Other cultural heavy hitters made their way into the scene at D’Lugoff’s establishment, including the beatniks, who would hang out there and experiment with putting on jazz and poetry performances. Allen Ginsberg would come by and so would Jack Kerouac. Abby Hoffman showed up regularly to stage his radio program for WBAI.
The Gate “was used for many things, for gatherings of all sorts, debates, discussions,” said D’Lugoff. “It was not a one-type of place. Kept it interesting, kept it alive. We were able to function on many levels. As it went on, in the sixties, it got more and more involved in jazz. We pretty much were one of the most important jazz clubs in the world. We’ve done a lot of great things. We would put Miles Davis, Thelonious Monk and John Coltrane on one bill for $4. We became the most important jazz bookers, and probably one of the most important jazz clubs in the world, because we had the artists right here in New York City. Although, we did book artists that came in from other cities, even from Europe. Something was always happening there. We did over 50 albums.”
Nina Simone is among the artists who recorded at the Gate. She came to see Aretha Franklin make her New York debut, “I guess just to check out the competition,” surmised D’Lugoff. “Nina was kind of a genius. She was crazy. But she was a genius. She could do things that Ella Fitzgerald and other artists couldn’t do.”

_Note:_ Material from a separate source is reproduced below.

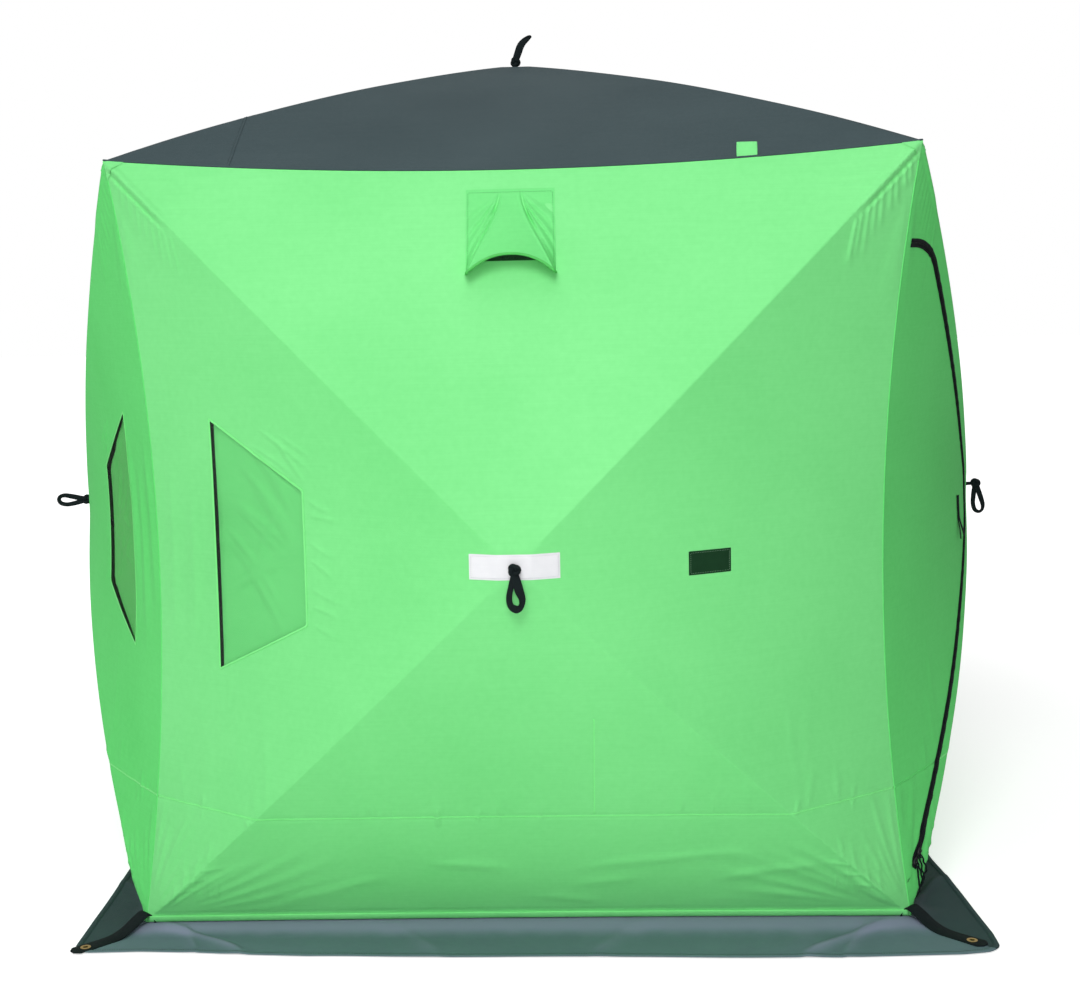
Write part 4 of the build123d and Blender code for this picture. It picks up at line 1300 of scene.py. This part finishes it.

Simone was quite the diva, though, according to D’Lugoff. “Oh, Nina Simone gave me aggravation! I was her manager for one year, and I fired her. It was just impossible to deal with. But nonetheless, I admire her. You know, she would always come late. I think she rarely ever missed a gig, but she would always come late—a couple of hours.”
Simone passed away in 2003, but her musical spirit will be conjured, along with that of Aretha Franklin, during the third and final showcase in the Lost Jazz Shrines Festival this year in early June.